Ugh! Unrealistic, selfish, rich, self absorbed....I do not like the woman at all. Not a good book. Do not take any advice from this woman. She does not live in the real world and is delusional. I can't believe all the hype on this book.
Welp, I had heard about this book had become very popular among older ladies, and I had also been moved by the author's TedTalk on artistic work ethic and inspiration. But I was very disappointed by this book. In the beginning, she is looking at her feelings in hindsight after she got divorced and was traveling to find herself. Okay, that's understandable I suppose. But then she starts sulking. Or at least it seemed like it, it seemed very dishonest how she was talking about going on a spiritual and intellectual journey by learning new things in new countries, but then starts talking about how she's drooling over the idea of having physical relations with her language tutor in a different country. It wasn't because he was smart or funny, from all I could see, though I may be wrong, she was attracted to him because he was "exotic". It was gross. But it's hypocritical to say that you don't require physical things, such as a man's love, that you are independent and derive wirth from intellectual and spiritual journeys only to become a woman who cannot get her mind away from fantasies of an adult nature. Not inspiring, self-indulgent, self-pitying and just boring and sad. I would not recommend the book.

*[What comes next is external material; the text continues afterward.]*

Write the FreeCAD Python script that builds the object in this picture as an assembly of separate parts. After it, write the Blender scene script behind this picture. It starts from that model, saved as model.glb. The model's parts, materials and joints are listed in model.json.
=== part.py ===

Really took away the monotony from my morning commutes. I was led on a journey all across the world with Liz to find out who she is and wants to be, and in the process I find myself asking the same questions. Pretty cool.
After an embarrassingly long time reading this book (only because it was so terribly uninteresting) I finally managed to finish it. The first section - Italy is the best part of the book so if you find it hard to get through, then take my advice and put this book down....forever. The second part of the book- India is best likened to the Gurugita (182 verses of meditation) and I pushed through it to get to the third section in Indonesia because now I was more than half way through and the book couldn’t possibly be any worse right? Wrong!